■ **Given problem**: Look through the data below and return each line where "node" appears.

■ **Data section**:
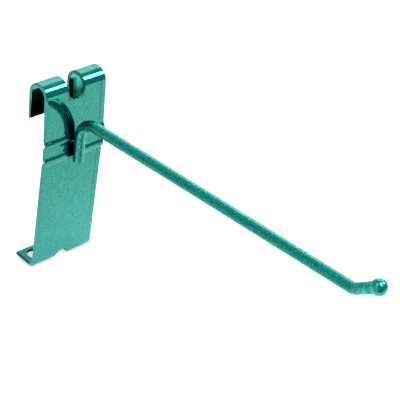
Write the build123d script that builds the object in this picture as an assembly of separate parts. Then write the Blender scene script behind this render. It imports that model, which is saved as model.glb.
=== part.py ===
from build123d import *
import os
from math import cos, radians, sin, sqrt, tan

# A hook that hangs on a wire grid panel. A folded sheet plate goes over one level wire of
# the panel and rests against the next one down. A bent rod is welded to the plate's front
# and carries the goods, and a ball closes the rod's tip.
# Millimetres and degrees. +Z is up, -Y is towards the customer, X runs across the plate.
# The origin is the middle of the fold's hollow, where the panel's level wire lies.
# A drop is a distance down from the origin.

# Folded sheet
plate_width = 31.75
sheet = 1.5
fold_radius = 4.2  # inner radius of the fold over the level wire
back_leg_drop = 11.9  # drop of the back leg's lower end
kink_drop = 24.9  # drop of the line where the plate starts to lean back
kink_radius = 3.0
lean = 4.6  # how far the lower plate leans back
corner_drop = 83.2  # drop of the bottom bend's outer corner, before it is rounded
corner_radius = 3.0  # outer radius of the bottom bend
ear_depth = 10.4  # how far the ears reach behind the lower plate

# Two ribs pressed across the plate, above and below the kink, hollow behind, that carry the rod
rib_pitch = 7.8
rib_height = 0.95
rib_slope = 36.0  # tilt of the rib's flanks
rib_crest_radius = 2.1
rib_foot_radius = 1.6

# Cut-outs that straddle the panel's upright wire, and the hole in each ear
slot_width = 8.3
slot_drop = 3.0  # drop of the slot's round end in the plate's front
notch_width = 8.0
notch_drop = 79.3  # drop of the notch's round end
ear_hole_radius = 3.2

# Bent rod
rod_radius = 2.38
weld_sink = 0.05  # how deep the weld sets the rod into the ribs' crests
stub_drop = 31.4  # drop of the rod's lower end
rod_end_round = 0.5
run_drop = 11.2  # drop of the run's axis over the root bend
run_droop = 0.28  # how far the run dips below level
root_bend_radius = 9.0
arm_length = 154.3  # from the plate's front face to the turn of the tip
tip_rise = 31.6  # how steeply the tip turns up
tip_bend_radius = 4.0
tip_length = 12.6  # from the turn to the ball's centre

# Ball welded on the tip
ball_radius = 3.3
collar_radius = 1.2  # hollow round of the weld collar between ball and rod
collar_lip = 0.1  # wall of the collar at its thin end

fold_outer = fold_radius + sheet
front_face = -fold_outer
upper_rib_drop = kink_drop - rib_pitch / 2
lower_rib_drop = kink_drop + rib_pitch / 2
slot_centre_drop = slot_drop - slot_width / 2
notch_centre_drop = notch_drop + notch_width / 2
ear_middle = (plate_width + notch_width) / 4
lean_down = Vector(sin(radians(lean)), -cos(radians(lean)))  # (Y, Z) down the lower plate
lean_back = Vector(cos(radians(lean)), sin(radians(lean)))  # (Y, Z) square out of its back
tip_way = Vector(-cos(radians(tip_rise)), sin(radians(tip_rise)))  # (Y, Z) along the tip
ball_seat = sqrt(ball_radius**2 - rod_radius**2)  # from the ball's centre to the rod's end


# Point (Y, Z) on the plate's front face, upright above the kink and leaning below it
def plate_front(drop):
    return Vector(front_face + max(0, drop - kink_drop) * tan(radians(lean)), -drop)


# Foot, crest and foot of one rib in (Y, Z), as corners that are not yet rounded
def rib_corners(drop):
    slope = radians(rib_slope)
    apex = rib_height + rib_crest_radius * (1 / cos(slope) - 1)
    down = lean_down if drop > kink_drop else Vector(0, -1)
    back = lean_back if drop > kink_drop else Vector(1, 0)
    half_base = down * (apex / tan(slope))
    middle = plate_front(drop)
    return [middle - half_base, middle - back * apex, middle + half_base]


# A corner of the sheet's outer face moved into the sheet, along the mitre of its two sides
def moved_in(before, corner, after, depth):
    first = (corner - before).normalized().rotate(Axis.Z, 90)
    second = (after - corner).normalized().rotate(Axis.Z, 90)
    return corner + (first + second) * (depth / (1 + first.dot(second)))


# Line in (Y, Z) at a depth under the sheet's outer face, from the back leg to the ears' end
def sheet_line(depth):
    rib_radii = [rib_foot_radius + depth, rib_crest_radius - depth, rib_foot_radius + depth]
    corners = [
        Vector(front_face, 0),
        *rib_corners(upper_rib_drop),
        plate_front(kink_drop),
        *rib_corners(lower_rib_drop),
        plate_front(corner_drop),
        plate_front(corner_drop) + lean_back * (sheet + ear_depth),
    ]
    inner = [moved_in(*three, depth) for three in zip(corners, corners[1:], corners[2:])]
    front = FilletPolyline(
        (front_face + depth, 0),
        *inner,
        corners[-1] - lean_down * depth,
        radius=rib_radii + [kink_radius - depth] + rib_radii + [corner_radius - depth],
    )
    side = fold_outer - depth
    fold = ThreePointArc((side, 0), (0, side), (-side, 0))
    return Wire([Line((side, -back_leg_drop), (side, 0))] + fold.edges() + front.edges())


# Round-ended slot in the plate's front, open over the fold and down the back leg
def top_slot():
    round_end = Circle(slot_width / 2)
    above = Rectangle(slot_width, 2 * fold_outer, align=(Align.CENTER, Align.MIN))
    front = extrude(Plane.XZ * Pos(0, -slot_centre_drop) * (round_end + above), 2 * fold_outer)
    back = Box(
        slot_width,
        2 * fold_outer,
        2 * (fold_outer + back_leg_drop),
        align=(Align.CENTER, Align.MIN, Align.CENTER),
    )
    return front + back


# Round-ended notch through the lower plate and the bottom bend, open between the ears
def bottom_notch():
    round_end = Circle(notch_width / 2)
    below = Rectangle(notch_width, notch_width, align=(Align.CENTER, Align.MAX))
    outline = Plane.XZ * Pos(0, -notch_centre_drop) * (round_end + below)
    through = extrude(outline, 2 * (fold_outer + ear_depth), both=True)
    bend_end = plate_front(corner_drop).X + corner_radius
    between_ears = Box(
        notch_width,
        2 * ear_depth,
        4 * corner_radius,
        align=(Align.CENTER, Align.MIN, Align.CENTER),
    )
    return through + Pos(0, bend_end, -corner_drop) * between_ears


# The round hole through the middle of one ear, square to the ear
def ear_hole(side):
    middle = plate_front(corner_drop) + lean_back * (sheet + ear_depth / 2)
    axis = Pos(side * ear_middle, middle.X, middle.Y) * Rot(X=lean)
    return axis * Cylinder(ear_hole_radius, 4 * sheet)


# One sheet folded over the level wire, ribbed, kinked and bent back into two ears
def back_plate(rod):
    outer = sheet_line(0)
    inner = sheet_line(sheet)
    ends = [Line(outer @ 0, inner @ 0), Line(outer @ 1, inner @ 1)]
    profile = Plane.YZ * make_face(outer.edges() + inner.edges() + ends)
    plate = extrude(profile, plate_width / 2, both=True)
    return plate - top_slot() - bottom_notch() - ear_hole(-1) - ear_hole(1) - rod


# Point (Y, Z) on the rod's axis where it crosses the crest of a rib
def rib_seat(drop):
    back = lean_back if drop > kink_drop else Vector(1, 0)
    return plate_front(drop) - back * (rib_height - weld_sink + rod_radius)


# Corners of the rod's axis in (Y, Z): lower end, root bend, turn of the tip, ball's centre
def rod_corners():
    upper = rib_seat(upper_rib_drop)
    up = (upper - rib_seat(lower_rib_drop)).normalized()
    foot = upper - up * ((stub_drop - upper_rib_drop) / up.Y)
    root = upper + up * ((upper_rib_drop - run_drop) / up.Y)
    turn = Vector(front_face - arm_length, root.Y - arm_length * tan(radians(run_droop)))
    return foot, root, turn, turn + tip_way * tip_length


# Round rod, up across both ribs, out along the run and up at the tip, with a softened lower end
def arm_rod():
    foot, root, turn, ball_centre = rod_corners()
    end = ball_centre - tip_way * ball_seat
    line = FilletPolyline(foot, root, turn, end, radius=[root_bend_radius, tip_bend_radius])
    path = Plane.YZ * line
    rod = sweep(Plane(path @ 0, z_dir=path % 0) * Circle(rod_radius), path=path)
    return fillet(rod.edges().sort_by(Axis.Z)[0], rod_end_round)


# Ball with a flat seat for the rod's end and a hollow-rounded collar of weld around the rod
def end_ball():
    lip = rod_radius + collar_lip
    span = ball_radius + collar_radius
    hollow = Vector(lip + collar_radius, -sqrt(span**2 - (lip + collar_radius) ** 2))
    touch = hollow * (ball_radius / span)
    middle = hollow + (Vector(-1, 0) + (touch - hollow).normalized()).normalized() * collar_radius
    front = (0, ball_radius)
    side = (ball_radius, 0)
    seat = Polyline(
        (lip, hollow.Y),
        (rod_radius, hollow.Y),
        (rod_radius, -ball_seat),
        (0, -ball_seat),
        front,
    )
    outline = [ThreePointArc(front, side, touch), ThreePointArc(touch, middle, (lip, hollow.Y)), seat]
    ball = revolve(Plane.XZ * make_face(outline), Axis.Z)
    centre = rod_corners()[-1]
    return Plane((0, centre.X, centre.Y), x_dir=(1, 0, 0), z_dir=(0, tip_way.X, tip_way.Y)) * ball


os.makedirs("parts", exist_ok=True)
arm = arm_rod()
export_step(back_plate(arm), "parts/back_plate.step")
export_step(arm, "parts/arm_rod.step")
export_step(end_ball(), "parts/end_ball.step")
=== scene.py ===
import math

import bmesh
import bpy
import numpy as np
from mathutils import Matrix


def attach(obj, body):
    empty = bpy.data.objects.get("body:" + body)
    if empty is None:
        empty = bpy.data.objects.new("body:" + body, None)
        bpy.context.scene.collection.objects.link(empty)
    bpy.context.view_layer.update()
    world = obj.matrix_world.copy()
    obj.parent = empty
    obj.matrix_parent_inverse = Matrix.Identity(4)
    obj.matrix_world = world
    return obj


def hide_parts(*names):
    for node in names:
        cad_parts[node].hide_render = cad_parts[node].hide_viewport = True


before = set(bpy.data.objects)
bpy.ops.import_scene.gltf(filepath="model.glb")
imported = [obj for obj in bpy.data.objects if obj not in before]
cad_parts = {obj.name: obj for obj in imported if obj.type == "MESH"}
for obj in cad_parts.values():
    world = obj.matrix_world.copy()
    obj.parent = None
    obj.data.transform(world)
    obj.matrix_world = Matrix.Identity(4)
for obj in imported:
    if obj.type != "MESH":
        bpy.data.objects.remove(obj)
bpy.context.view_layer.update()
scene = bpy.context.scene
print("frame loaded")

# The scene is in metres. Sizes are in millimetres, apart from the studio's and the camera's place.
mm = 0.001
joinWithin = 2e-6  # metres: points of neighbouring grids this close become one
tooShort = 1e-7  # metres: edges this short are dropped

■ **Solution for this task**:
    for node in names:
        cad_parts[node].hide_render = cad_parts[node].hide_viewport = True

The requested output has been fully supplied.